To get back to my question to Professor Milkman, this is why I asked her
What do you think of the possibility for an insurgent group of graduate students and adjuncts to take over the existing professional associations, the American Sociological Association (ASA) the Modern Language Association (MLA) etc. and to utilize this existing organization and network to launch a counter attack against the neoliberalization of higher education? These organizations are there for the taking, and could be used somewhat similarly to an International Union or a political party in the way that they provide organization across large spaces connecting existing networks, and providing resources.
Professor Milkman's response was very pessimistic, she didn't focus so much on the take over of the professional associations, but more on the inevitability of the current trends.

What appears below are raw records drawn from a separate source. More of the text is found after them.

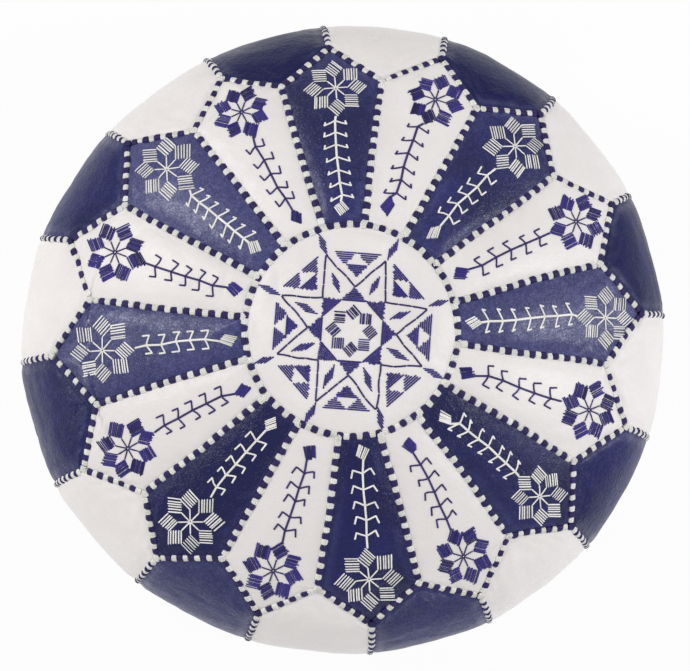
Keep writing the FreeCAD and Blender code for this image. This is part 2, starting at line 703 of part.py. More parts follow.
def pull_tab():
    """Flat pull tab, closed over the slider's crown by a round bar, with a hole at its free end."""
    eye = BAR_RADIUS
    low, high = BAR_AXIS - BAR_RADIUS, BAR_AXIS + BAR_RADIUS
    end = SLIDER_MIDDLE - TAB_LENGTH
    plate = box((end, SLIDER_MIDDLE), (-TAB_HALF_WIDTH, TAB_HALF_WIDTH), (low, high))
    corners = [e for e in plate.Edges if abs(e.CenterOfMass.x - end) < 1e-6 and e.Length < TAB_HALF_WIDTH]
    plate = plate.makeFillet(TAB_HALF_WIDTH * 0.9, corners)
    window = box(
        (SLIDER_MIDDLE - TAB_WINDOW_LENGTH, SLIDER_MIDDLE + eye),
        (-TAB_WINDOW_HALF_WIDTH, TAB_WINDOW_HALF_WIDTH),
        (low, high),
    )
    hole_place = Vector(end + TAB_HALF_WIDTH, 0, low)
    hole = Part.makeCylinder(TAB_HOLE_RADIUS, high - low, hole_place)
    bar_start = Vector(SLIDER_MIDDLE, -TAB_HALF_WIDTH, BAR_AXIS)
    hinge_bar = Part.makeCylinder(BAR_RADIUS, 2 * TAB_HALF_WIDTH, bar_start, Vector(0, 1, 0))
    write("zip_pull_tab", plate.cut(window).cut(hole).fuse(hinge_bar).removeSplitter())


def main():
    """Write every node."""
    os.makedirs("parts", exist_ok=True)
    leather_panels(layer(-LEATHER, 0))
    base_halves()
    bag_and_stuffing()
    seams()
    embroidery()
    zip_chain()
    zip_stitching()
    slider()
    pull_tab()


main()
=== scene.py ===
"""Moroccan leather pouf: panels, whip-stitched seams, embroidery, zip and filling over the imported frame."""

import logging
import math
from collections.abc import Callable, Iterator, Sequence
from contextlib import contextmanager
from dataclasses import dataclass, replace
from enum import Enum

import bpy
import numpy as np
from mathutils import Matrix, Vector, noise
from mathutils.bvhtree import BVHTree


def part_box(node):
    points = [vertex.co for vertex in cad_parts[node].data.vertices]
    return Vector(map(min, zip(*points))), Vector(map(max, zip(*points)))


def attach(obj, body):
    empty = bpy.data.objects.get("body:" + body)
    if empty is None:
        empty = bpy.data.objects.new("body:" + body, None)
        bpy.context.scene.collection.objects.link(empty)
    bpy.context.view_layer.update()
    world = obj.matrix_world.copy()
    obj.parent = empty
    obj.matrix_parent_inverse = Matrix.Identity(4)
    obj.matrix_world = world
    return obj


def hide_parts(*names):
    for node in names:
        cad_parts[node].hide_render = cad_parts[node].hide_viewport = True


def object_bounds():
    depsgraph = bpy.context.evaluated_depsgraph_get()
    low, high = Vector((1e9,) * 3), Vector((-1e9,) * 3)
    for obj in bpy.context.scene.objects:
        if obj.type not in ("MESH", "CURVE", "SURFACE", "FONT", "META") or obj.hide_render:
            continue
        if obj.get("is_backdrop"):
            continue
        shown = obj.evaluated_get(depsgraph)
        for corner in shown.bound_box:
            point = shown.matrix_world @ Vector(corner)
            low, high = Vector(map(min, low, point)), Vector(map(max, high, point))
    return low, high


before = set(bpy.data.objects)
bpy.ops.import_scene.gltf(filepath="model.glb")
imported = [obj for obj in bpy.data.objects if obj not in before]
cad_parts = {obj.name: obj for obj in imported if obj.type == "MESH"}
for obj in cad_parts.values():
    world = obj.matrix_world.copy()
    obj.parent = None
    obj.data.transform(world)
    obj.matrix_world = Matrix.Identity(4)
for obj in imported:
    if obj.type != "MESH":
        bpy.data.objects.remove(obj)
CAD_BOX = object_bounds()

LOG = logging.getLogger("pouf")
MM = 0.001
PETALS = 16
PITCH = 2 * math.pi / PETALS
HALF_PITCH = PITCH / 2
FIRST_PETAL = math.pi / 2
FIRST_SIDE = FIRST_PETAL - HALF_PITCH
LEATHER = 1.4 * MM
SEAM_GAP = 0.5 * MM
DRAWN_IN = 2.0 * MM
CUT_EDGE = math.radians(50.0)
COVER = "cover"
WANDER_SEED = 11

Points = np.ndarray
Object = bpy.types.Object
Socket = bpy.types.NodeSocket
Tree = bpy.types.NodeTree
Material = bpy.types.Material
Colour = tuple[float, float, float]
Pair = tuple[float, float]


class Dye(Enum):
    """Colours that leather is dyed in."""

    NAVY = "navy"
    WHITE = "white"


# ------------------------ working on meshes


def deselect() -> None:
    """Leave nothing selected."""
    bpy.ops.object.select_all(action="DESELECT")


def take(obj: Object) -> None:
    """Make one object the selected and active one.

    Args:
        obj: The object to work on.
    """
    deselect()
    obj.select_set(True)
    bpy.context.view_layer.objects.active = obj


@contextmanager
def editing(obj: Object, select: str = "SELECT") -> Iterator[None]:
    """Work on one object in edit mode, until the block ends.

    Args:
        obj: The object to work on.
        select: What is done to its selection first, or an empty word to keep that.

    Yields:
        Nothing.
    """
    take(obj)
    bpy.ops.object.mode_set(mode="EDIT")
    if select:
        bpy.ops.mesh.select_all(action=select)
    yield
    bpy.ops.object.mode_set(mode="OBJECT")


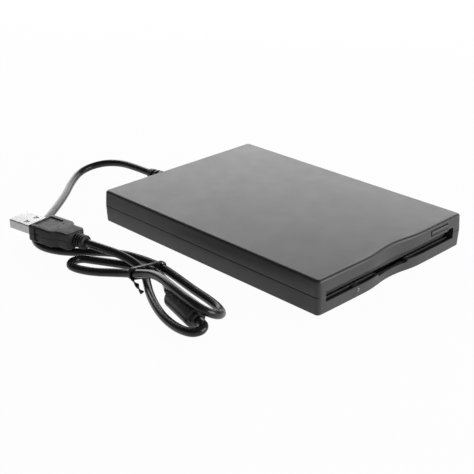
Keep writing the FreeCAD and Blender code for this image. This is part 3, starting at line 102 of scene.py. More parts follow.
def add_floor():
    bm = bmesh.new()
    bmesh.ops.create_grid(bm, x_segments=1, y_segments=1, size=4.0)
    mesh = bpy.data.meshes.new("floor")
    bm.to_mesh(mesh)
    bm.free()
    floor = bpy.data.objects.new("floor", mesh)
    bpy.context.scene.collection.objects.link(floor)
    material = bpy.data.materials.new("floor_paper")
    material.use_nodes = True
    tree = material.node_tree
    tree.nodes.clear()
    paper = tree.nodes.new("ShaderNodeBsdfDiffuse")
    paper.inputs["Color"].default_value = (0.88, 0.88, 0.88, 1)
    glow = tree.nodes.new("ShaderNodeEmission")
    share = tree.nodes.new("ShaderNodeMath")
    share.operation = "MULTIPLY"
    share.inputs[1].default_value = FLOOR_GLOW_SHARE
    tree.links.new(seen_directly(tree), share.inputs[0])
    lit = tree.nodes.new("ShaderNodeMixShader")
    tree.links.new(share.outputs[0], lit.inputs[0])
    tree.links.new(paper.outputs[0], lit.inputs[1])
    tree.links.new(glow.outputs[0], lit.inputs[2])
    under = tree.nodes.new("ShaderNodeNewGeometry")
    clear = tree.nodes.new("ShaderNodeBsdfTransparent")
    sided = tree.nodes.new("ShaderNodeMixShader")
    tree.links.new(under.outputs["Backfacing"], sided.inputs[0])
    tree.links.new(lit.outputs[0], sided.inputs[1])
    tree.links.new(clear.outputs[0], sided.inputs[2])
    output = tree.nodes.new("ShaderNodeOutputMaterial")
    tree.links.new(sided.outputs[0], output.inputs["Surface"])
    mesh.materials.append(material)


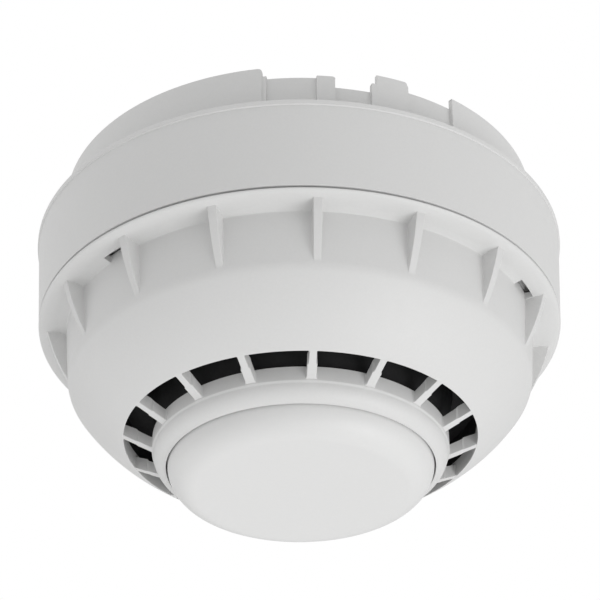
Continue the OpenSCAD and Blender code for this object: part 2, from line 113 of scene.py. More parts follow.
class Moulding:
    """Collects grids of points into one mesh."""

    def __init__(self):
        self.points = []
        self.faces = []
        self.total = 0

    def grid(self, points, round_u=False, round_v=False, keep=None, flip=False):
        """Adds a grid of shape (u, v, 3). keep(u, v) says which quads stay."""
        nu, nv = points.shape[:2]
        first = self.total
        self.points.append(points.reshape(-1, 3))
        self.total += nu * nv
        for u in range(nu if round_u else nu - 1):
            for v in range(nv if round_v else nv - 1):
                if keep is not None and not keep(u, v):
                    continue
                a, b = first + u * nv, first + ((u + 1) % nu) * nv
                quad = (a + v, b + v, b + (v + 1) % nv, a + (v + 1) % nv)
                self.faces.append(quad[::-1] if flip else quad)

    def lathe(self, outline, segments=288):
        """Adds a closed ring whose section is the outline."""
        outline = np.asarray(outline, float)
        bearing = np.arange(segments) * 360.0 / segments
        self.grid(polar(outline[None, :, 0], bearing[:, None], outline[None, :, 1]), True, True)

    def lid(self, ring):
        """Closes a ring of points with one face."""
        first = self.total
        self.points.append(ring)
        self.total += len(ring)
        self.faces.append(tuple(range(first, first + len(ring))))

    def mesh(self, source):
        """Adds another mesh as it is."""
        co = np.zeros(len(source.vertices) * 3)
        source.vertices.foreach_get("co", co)
        first = self.total
        self.points.append(co.reshape(-1, 3))
        self.total += len(source.vertices)
        self.faces += [tuple(first + i for i in p.vertices) for p in source.polygons]

    def build(self, name, material, body, replaced):
        """Makes the Blender object, closes doubled points and faces it outwards."""
        mesh = bpy.data.meshes.new(name)
        mesh.from_pydata(np.concatenate(self.points).tolist(), [], self.faces)
        bm = bmesh.new()
        bm.from_mesh(mesh)
        bmesh.ops.remove_doubles(bm, verts=bm.verts, dist=1e-6)
        bmesh.ops.dissolve_degenerate(bm, edges=bm.edges, dist=1e-7)
        bmesh.ops.recalc_face_normals(bm, faces=bm.faces)
        bm.to_mesh(mesh)
        bm.free()
        piece = bpy.data.objects.new(name, mesh)
        bpy.context.scene.collection.objects.link(piece)
        mesh.materials.append(material)
        soften(piece)
        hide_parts(*replaced)
        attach(piece, body)
        return piece


def soften(piece, sharp=38.0):
    """Smooth shading that follows the large faces, with creases kept."""
    piece.data.shade_smooth()
    piece.data.set_sharp_from_angle(angle=math.radians(sharp))
    weighted = piece.modifiers.new("even_normals", "WEIGHTED_NORMAL")
    weighted.keep_sharp = True
    weighted.weight = 60


def round_edges(piece, width_mm, segments=2):
    """Welds a CAD mesh's split corners and rounds its edges."""
    weld = piece.modifiers.new("weld", "WELD")
    weld.merge_threshold = 2e-6
    bevel = piece.modifiers.new("edges", "BEVEL")
    bevel.width = width_mm / 1000.0
    bevel.segments = segments
    bevel.limit_method = "ANGLE"
    bevel.angle_limit = math.radians(35.0)
    bevel.use_clamp_overlap = True


def cad_faces(node, wanted, width_mm):
    """A copy of a CAD node's faces whose points all pass wanted(r, drop), with rounded edges."""
    mesh = NODES[node].data.copy()
    mesh.materials.clear()
    bm = bmesh.new()
    bm.from_mesh(mesh)
    bmesh.ops.remove_doubles(bm, verts=bm.verts, dist=2e-6)
    unwanted = []
    for face in bm.faces:
        places = [(math.hypot(v.co.x, v.co.y) * 1000, -v.co.z * 1000) for v in face.verts]
        if not all(wanted(r, d) for r, d in places):
            unwanted.append(face)
    bmesh.ops.delete(bm, geom=unwanted, context="FACES")
    bm.to_mesh(mesh)
    bm.free()
    helper = bpy.data.objects.new("helper", mesh)
    bpy.context.scene.collection.objects.link(helper)
    round_edges(helper, width_mm)
    graph = bpy.context.evaluated_depsgraph_get()
    made = bpy.data.meshes.new_from_object(helper.evaluated_get(graph))
    bpy.data.objects.remove(helper)
    return made


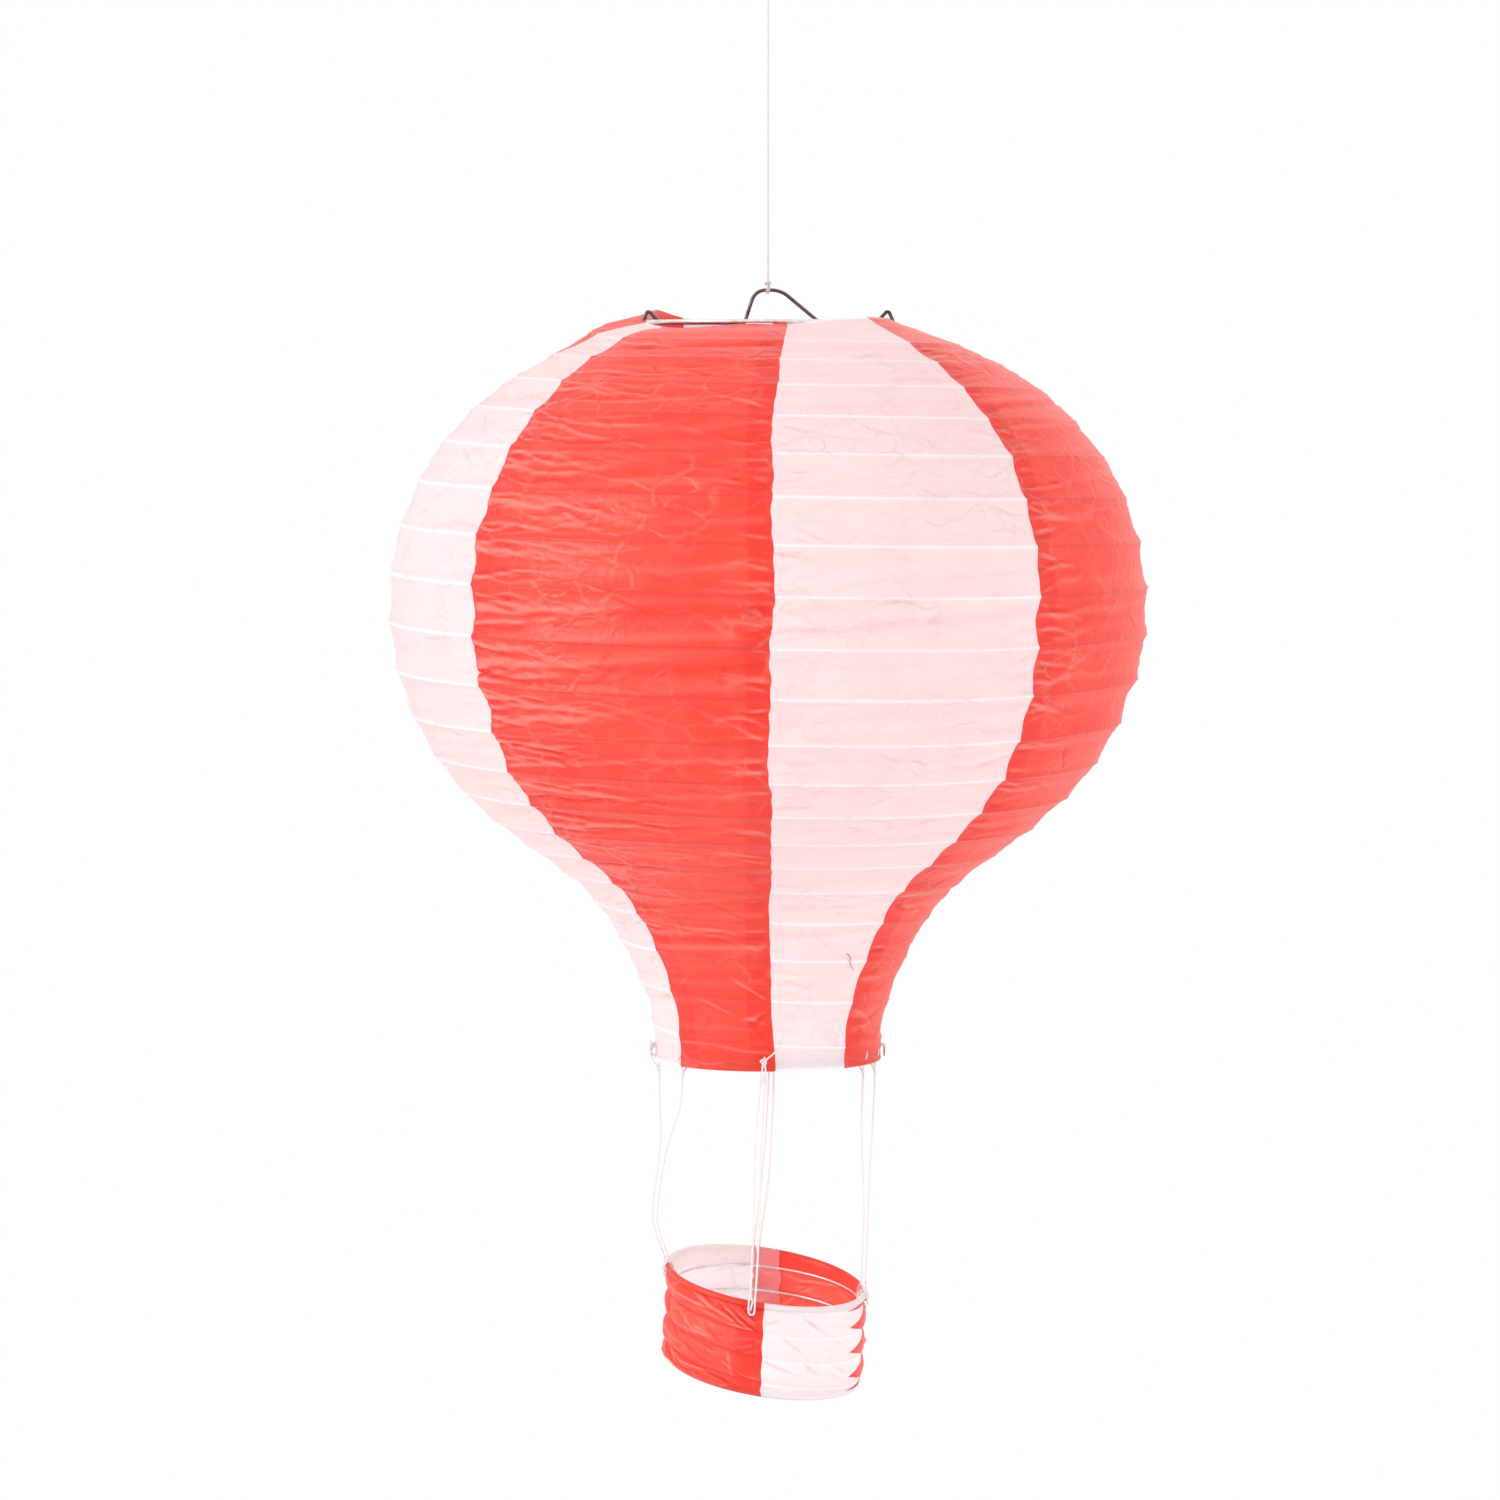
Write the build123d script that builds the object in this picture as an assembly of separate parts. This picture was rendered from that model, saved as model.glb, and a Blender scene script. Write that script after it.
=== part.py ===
"""Hot-air-balloon paper lantern: hook, string, wire expander, paper envelope and hanging paper basket.

Frame: millimetres, +Z up, origin on the ceiling face of the hook, -Y is the front.
"""
from build123d import *
import math
import os

# ---------- driving dimensions (mm) ----------
PAPER = 0.4               # modelled thickness of the paper skins
GORES = 8                 # paper gores round the envelope
BASKET_GORES = 4          # paper gores round the basket

CEILING_WIRE = 1.2        # radius of the ceiling hook's wire
STRING = 0.4              # radius of the hanging string
EXPANDER = 0.7            # radius of the expander's wire
RING_WIRE = 0.75          # radius of the top and neck ring wire
RIB_WIRE = 0.45           # radius of the spiral rib wire
CORD = 0.45               # radius of a basket cord
BASKET_RING_WIRE = 0.6
BASKET_RIB_WIRE = 0.4

HOOK_BOWL_Z = -20.2       # centre line of the hook's lowest point
HUMP_Z = -170.7           # centre line of the expander's hanging hump
TOP_RING_R = 47.3
TOP_RING_Z = -183.2
NECK_RING_R = 43.4
NECK_RING_Z = -470.9
CROSSBAR_Z = -183.6
LEG_TOP_X = 43.4
LEG_FOOT_X = 41.6

# outside of the envelope: radius and height, from the top mouth to the hem of the neck
PROFILE = [
    (48.6, -182.4),
    (101.5, -205.5),
    (135.5, -241.0),
    (150.0, -298.0),
    (135.5, -348.0),
    (103.5, -383.5),
    (72.5, -407.5),
    (53.0, -438.0),
    (45.3, -464.0),
    (44.9, -474.0),
]
RIB_PITCH = 18.2          # spacing of the spiral's turns, measured along the paper
RIB_START = 10.5          # where the spiral starts, from the top mouth, and ends, from the hem
RIB_END = 14.3
RIB_GAP = 0.55            # between the spiral and the paper's inner face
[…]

She said that in 10-20 years she thinks that all working class higher education will be online classes (or MOOCs) and that there will be a small vestige of what used to be the university, and they will be very expensive and exclusive liberal arts universities, because she said, the rich have always wanted that kind of quality education, small class sizes, and critical thinking, for their children.
I'm more optimistic, and less deterministic. I think there's huge potential, if we organize right, if we challenge the limiting, disarming, and self-policing ideology of professionalism, and if we organize a major defensive campaign for public higher education, and what better place to start than the very professional organizations themselves. If we are going to transform academia, then we need to begin with our own organizations.